** Request **
Copy each line with the word "root" in it.

========

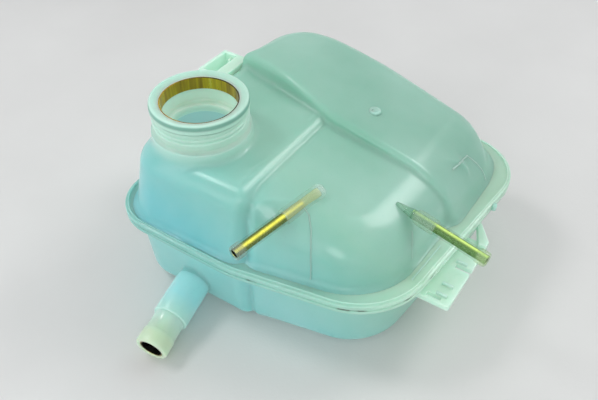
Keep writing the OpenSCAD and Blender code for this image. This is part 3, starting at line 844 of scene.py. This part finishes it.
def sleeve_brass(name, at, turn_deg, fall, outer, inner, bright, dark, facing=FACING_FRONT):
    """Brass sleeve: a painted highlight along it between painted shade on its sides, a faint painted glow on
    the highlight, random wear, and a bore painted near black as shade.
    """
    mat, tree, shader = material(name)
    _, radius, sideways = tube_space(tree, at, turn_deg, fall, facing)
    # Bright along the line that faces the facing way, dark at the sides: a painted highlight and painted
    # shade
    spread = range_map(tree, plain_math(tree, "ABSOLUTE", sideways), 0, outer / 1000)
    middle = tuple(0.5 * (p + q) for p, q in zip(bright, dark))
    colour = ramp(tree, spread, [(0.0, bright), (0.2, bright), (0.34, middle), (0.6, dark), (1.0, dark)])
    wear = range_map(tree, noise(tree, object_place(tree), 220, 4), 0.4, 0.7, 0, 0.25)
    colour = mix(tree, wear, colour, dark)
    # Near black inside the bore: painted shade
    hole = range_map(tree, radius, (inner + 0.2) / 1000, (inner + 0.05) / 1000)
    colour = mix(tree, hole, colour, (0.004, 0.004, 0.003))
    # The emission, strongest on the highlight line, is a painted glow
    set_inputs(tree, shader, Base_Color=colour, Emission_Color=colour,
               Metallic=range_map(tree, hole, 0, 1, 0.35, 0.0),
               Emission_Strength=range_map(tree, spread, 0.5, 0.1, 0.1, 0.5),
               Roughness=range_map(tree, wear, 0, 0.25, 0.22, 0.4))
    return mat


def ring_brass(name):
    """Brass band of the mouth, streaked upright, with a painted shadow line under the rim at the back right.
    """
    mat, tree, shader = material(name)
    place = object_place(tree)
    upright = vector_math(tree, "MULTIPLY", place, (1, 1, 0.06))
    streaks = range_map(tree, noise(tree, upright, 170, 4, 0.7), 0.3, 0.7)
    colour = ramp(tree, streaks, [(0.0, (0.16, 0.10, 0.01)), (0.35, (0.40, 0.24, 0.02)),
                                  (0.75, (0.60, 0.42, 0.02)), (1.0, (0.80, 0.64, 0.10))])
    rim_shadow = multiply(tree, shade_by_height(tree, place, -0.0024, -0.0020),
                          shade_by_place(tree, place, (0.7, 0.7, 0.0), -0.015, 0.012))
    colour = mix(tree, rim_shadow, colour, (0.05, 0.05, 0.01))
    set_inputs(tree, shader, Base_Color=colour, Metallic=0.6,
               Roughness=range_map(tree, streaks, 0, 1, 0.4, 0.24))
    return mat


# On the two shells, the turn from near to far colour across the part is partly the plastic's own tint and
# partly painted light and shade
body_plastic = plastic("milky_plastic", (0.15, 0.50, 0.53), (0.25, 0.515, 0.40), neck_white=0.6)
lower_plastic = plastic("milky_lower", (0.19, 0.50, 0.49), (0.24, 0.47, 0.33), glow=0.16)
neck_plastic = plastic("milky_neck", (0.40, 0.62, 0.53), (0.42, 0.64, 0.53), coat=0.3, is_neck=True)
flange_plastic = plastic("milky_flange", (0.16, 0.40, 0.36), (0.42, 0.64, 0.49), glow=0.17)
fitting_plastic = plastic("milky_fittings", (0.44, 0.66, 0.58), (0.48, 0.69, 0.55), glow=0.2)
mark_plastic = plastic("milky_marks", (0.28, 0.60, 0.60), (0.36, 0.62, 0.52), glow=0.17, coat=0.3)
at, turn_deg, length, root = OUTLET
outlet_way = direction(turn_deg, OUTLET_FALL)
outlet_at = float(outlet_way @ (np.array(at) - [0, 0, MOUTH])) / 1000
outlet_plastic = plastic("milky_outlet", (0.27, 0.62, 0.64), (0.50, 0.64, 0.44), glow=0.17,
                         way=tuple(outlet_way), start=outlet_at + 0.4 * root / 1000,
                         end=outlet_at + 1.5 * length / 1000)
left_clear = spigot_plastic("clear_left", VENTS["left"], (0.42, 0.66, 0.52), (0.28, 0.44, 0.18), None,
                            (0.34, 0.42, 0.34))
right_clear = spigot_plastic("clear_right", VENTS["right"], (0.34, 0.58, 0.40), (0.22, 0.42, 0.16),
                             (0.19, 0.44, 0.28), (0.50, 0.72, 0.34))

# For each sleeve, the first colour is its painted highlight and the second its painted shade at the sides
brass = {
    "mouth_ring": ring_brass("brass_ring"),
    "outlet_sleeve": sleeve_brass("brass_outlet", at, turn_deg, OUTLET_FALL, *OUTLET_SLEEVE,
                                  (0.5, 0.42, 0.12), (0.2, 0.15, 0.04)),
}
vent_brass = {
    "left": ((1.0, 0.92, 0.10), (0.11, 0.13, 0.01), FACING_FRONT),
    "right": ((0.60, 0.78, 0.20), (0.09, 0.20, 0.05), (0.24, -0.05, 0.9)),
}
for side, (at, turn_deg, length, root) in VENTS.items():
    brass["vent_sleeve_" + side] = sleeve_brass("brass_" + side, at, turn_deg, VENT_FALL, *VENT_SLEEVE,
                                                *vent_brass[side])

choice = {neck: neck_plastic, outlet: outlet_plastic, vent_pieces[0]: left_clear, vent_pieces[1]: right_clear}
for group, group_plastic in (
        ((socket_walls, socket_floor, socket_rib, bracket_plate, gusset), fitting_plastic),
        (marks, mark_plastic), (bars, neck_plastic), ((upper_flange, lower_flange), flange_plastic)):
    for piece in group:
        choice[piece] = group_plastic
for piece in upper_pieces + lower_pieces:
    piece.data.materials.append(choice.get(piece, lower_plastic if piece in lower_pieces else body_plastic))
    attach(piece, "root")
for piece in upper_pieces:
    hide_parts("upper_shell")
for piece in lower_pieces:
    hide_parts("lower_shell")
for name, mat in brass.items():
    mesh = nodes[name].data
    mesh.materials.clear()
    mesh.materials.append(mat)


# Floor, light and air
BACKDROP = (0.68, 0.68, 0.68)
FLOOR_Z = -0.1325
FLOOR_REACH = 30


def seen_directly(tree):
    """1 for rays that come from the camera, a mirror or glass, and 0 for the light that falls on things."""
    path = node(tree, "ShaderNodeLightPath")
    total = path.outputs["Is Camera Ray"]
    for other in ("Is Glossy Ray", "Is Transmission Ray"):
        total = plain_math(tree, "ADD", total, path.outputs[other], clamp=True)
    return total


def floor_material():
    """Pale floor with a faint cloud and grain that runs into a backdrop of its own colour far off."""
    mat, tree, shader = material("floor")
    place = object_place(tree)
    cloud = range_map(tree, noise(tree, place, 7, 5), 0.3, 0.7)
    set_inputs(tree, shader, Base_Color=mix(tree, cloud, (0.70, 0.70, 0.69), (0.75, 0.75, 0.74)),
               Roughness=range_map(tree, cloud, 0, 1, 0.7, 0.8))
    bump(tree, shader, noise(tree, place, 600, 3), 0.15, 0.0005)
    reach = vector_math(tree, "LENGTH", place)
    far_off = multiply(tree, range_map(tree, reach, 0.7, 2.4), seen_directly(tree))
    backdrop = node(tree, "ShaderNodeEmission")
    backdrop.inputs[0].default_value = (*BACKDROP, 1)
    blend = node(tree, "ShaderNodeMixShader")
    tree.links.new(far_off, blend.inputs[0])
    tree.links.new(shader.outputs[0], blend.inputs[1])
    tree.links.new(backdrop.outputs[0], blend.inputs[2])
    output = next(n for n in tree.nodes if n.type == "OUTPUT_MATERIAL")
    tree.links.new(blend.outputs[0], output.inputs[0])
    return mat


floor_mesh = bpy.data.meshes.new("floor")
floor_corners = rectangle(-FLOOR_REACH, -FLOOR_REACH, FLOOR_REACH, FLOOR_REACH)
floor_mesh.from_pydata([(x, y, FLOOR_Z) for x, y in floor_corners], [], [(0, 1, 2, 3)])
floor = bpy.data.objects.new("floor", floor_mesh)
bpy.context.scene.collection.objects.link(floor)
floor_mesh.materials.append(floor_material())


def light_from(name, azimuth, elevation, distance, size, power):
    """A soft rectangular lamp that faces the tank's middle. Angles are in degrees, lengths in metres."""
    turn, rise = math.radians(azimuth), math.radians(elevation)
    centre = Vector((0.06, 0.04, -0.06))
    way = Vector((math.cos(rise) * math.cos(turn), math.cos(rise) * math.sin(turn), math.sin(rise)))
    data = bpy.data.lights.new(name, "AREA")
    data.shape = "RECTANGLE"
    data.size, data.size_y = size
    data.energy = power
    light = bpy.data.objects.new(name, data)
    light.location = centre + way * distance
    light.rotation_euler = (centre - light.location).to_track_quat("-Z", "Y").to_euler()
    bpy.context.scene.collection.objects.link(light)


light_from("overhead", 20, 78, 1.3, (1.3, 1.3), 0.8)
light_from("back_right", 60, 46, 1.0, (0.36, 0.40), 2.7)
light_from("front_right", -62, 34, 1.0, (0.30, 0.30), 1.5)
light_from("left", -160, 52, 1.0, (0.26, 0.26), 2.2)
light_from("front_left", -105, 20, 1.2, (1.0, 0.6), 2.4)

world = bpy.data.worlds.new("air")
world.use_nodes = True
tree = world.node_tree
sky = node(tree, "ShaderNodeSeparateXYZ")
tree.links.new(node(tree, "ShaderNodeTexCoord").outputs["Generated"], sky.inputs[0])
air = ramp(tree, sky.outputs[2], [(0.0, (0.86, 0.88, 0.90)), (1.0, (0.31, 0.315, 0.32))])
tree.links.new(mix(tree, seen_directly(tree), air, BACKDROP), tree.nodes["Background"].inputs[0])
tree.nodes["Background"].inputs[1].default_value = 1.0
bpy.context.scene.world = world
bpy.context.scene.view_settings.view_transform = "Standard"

========

** Written response **
at, turn_deg, length, root = OUTLET
                         way=tuple(outlet_way), start=outlet_at + 0.4 * root / 1000,
for side, (at, turn_deg, length, root) in VENTS.items():
    attach(piece, "root")